For the home-style version, sodybos in any region serve them as a routine breakfast option. The Dzūkija and Aukštaitija National Park sodybos serve them with foraged mushroom sauce in autumn, which is an upgrade worth seeking out.
For a high-end take, the Vilnius restaurant Sweet Root has previously served a version with smoked beef and burnt onion crème that turns the everyday pancake into a fine-dining starter; the menu rotates so check before going.
Ingredients (serves 4, makes ~16 pancakes)
- 1 kg waxy potatoes, peeled
- 1 medium onion, finely grated (optional)
- 2 large eggs
- 2 tablespoons plain flour (or omit for traditional flour-free version)
- 1 teaspoon salt
- 1/2 teaspoon black pepper
- 1 tablespoon lemon juice or white vinegar (prevents browning)
- Vegetable oil for frying (about 200 ml total)
- To serve: 200 ml sour cream, fresh dill, optional lingonberry jam or mushroom sauce
Method
- Grate the peeled potatoes on the finest holes of a grater (or use a food processor). Mix in the lemon juice immediately to prevent browning.
- Working in batches, place the grated potato in a clean tea towel or muslin and squeeze hard over a bowl. The potato should feel dry. Reserve the squeezed liquid in the bowl.
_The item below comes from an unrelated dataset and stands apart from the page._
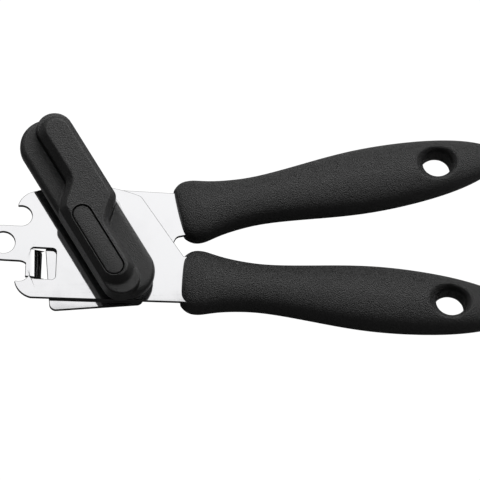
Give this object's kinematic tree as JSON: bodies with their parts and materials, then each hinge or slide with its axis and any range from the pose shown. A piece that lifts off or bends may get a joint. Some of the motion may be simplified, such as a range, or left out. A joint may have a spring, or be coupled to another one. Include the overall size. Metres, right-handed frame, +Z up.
{
  "type": "manual can opener",
  "caption": "Butterfly can opener: two hinged steel plates in black handles, a turning key, feed and cutting wheels, and a cap lifter head.",
  "frame": {"origin": "on the table, under the middle of the tool's box as it lies with the key on top", "axes": "+X along the tool from the cap lifter to the handles, +Z up, away from the table and along the drive shaft"},
  "size_m": [0.2042, 0.093, 0.0269],
  "materials": {
    "plate_steel": "mirror polished stainless steel",
    "rivet_steel": "turned and tumbled steel",
    "tool_steel": "hardened and ground steel",
    "handle_plastic": "fine matt grain, moulded",
    "key_plastic": "satin, moulded",
    "inlay_plastic": "fine matt grain, moulded"
  },
  "bodies": {
    "frame": {"front_plate": "plate_steel", "lower_handle": "handle_plastic", "pivot_boss": "rivet_steel", "boss_ring": "rivet_steel", "thrust_washer": "rivet_steel"},
    "lever": {"back_plate": "plate_steel", "upper_handle": "handle_plastic", "cutter_stud": "rivet_steel", "cutter_spacer": "rivet_steel", "cutter_washer": "rivet_steel"},
    "key": {"key_body": "key_plastic", "key_inlay": "inlay_plastic", "key_hub_insert": "rivet_steel", "drive_shaft": "rivet_steel", "feed_wheel": "tool_steel", "feed_washer": "rivet_steel"},
    "cutter": {"cutter_wheel": "tool_steel"}
  },
  "joints": [
    {"name": "handle_hinge", "type": "hinge", "parent": "frame", "child": "lever", "pos_m": [-0.0582, 0.00813, 0.00994], "axis": [0, 0, 1], "range_deg": [-4, 30]},
    {"name": "key_spin", "type": "hinge", "parent": "frame", "child": "key", "pos_m": [-0.0624, 0.00813, 0.00994], "axis": [0, 0, 1], "continuous": true},
    {"name": "cutter_spin", "type": "hinge", "parent": "lever", "child": "cutter", "pos_m": [-0.0624, -0.00857, 0.00494], "axis": [0, 0, 1], "continuous": true}
  ]
}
- Let the squeezed liquid sit for 10 minutes. Pour off the cloudy liquid carefully, leaving the white starch at the bottom of the bowl. Mix this starch back into the squeezed potato.
- Add the grated onion (if using), eggs, flour (if using), salt, and pepper to the potato. Mix well. The batter should be thick but spreadable.
- Heat half a centimetre of oil in a large heavy frying pan over medium-high heat until hot but not smoking.
- Drop heaped tablespoons of batter into the pan, flattening each into a thin disc with the back of the spoon. Cook 3-4 at a time. Do not crowd.
- Fry for 3-4 minutes per side until deep golden brown and crispy. Drain briefly on paper towels.
- Serve immediately, hot, in stacks with a spoonful of sour cream on top, fresh dill, and optional lingonberry jam or mushroom sauce on the side.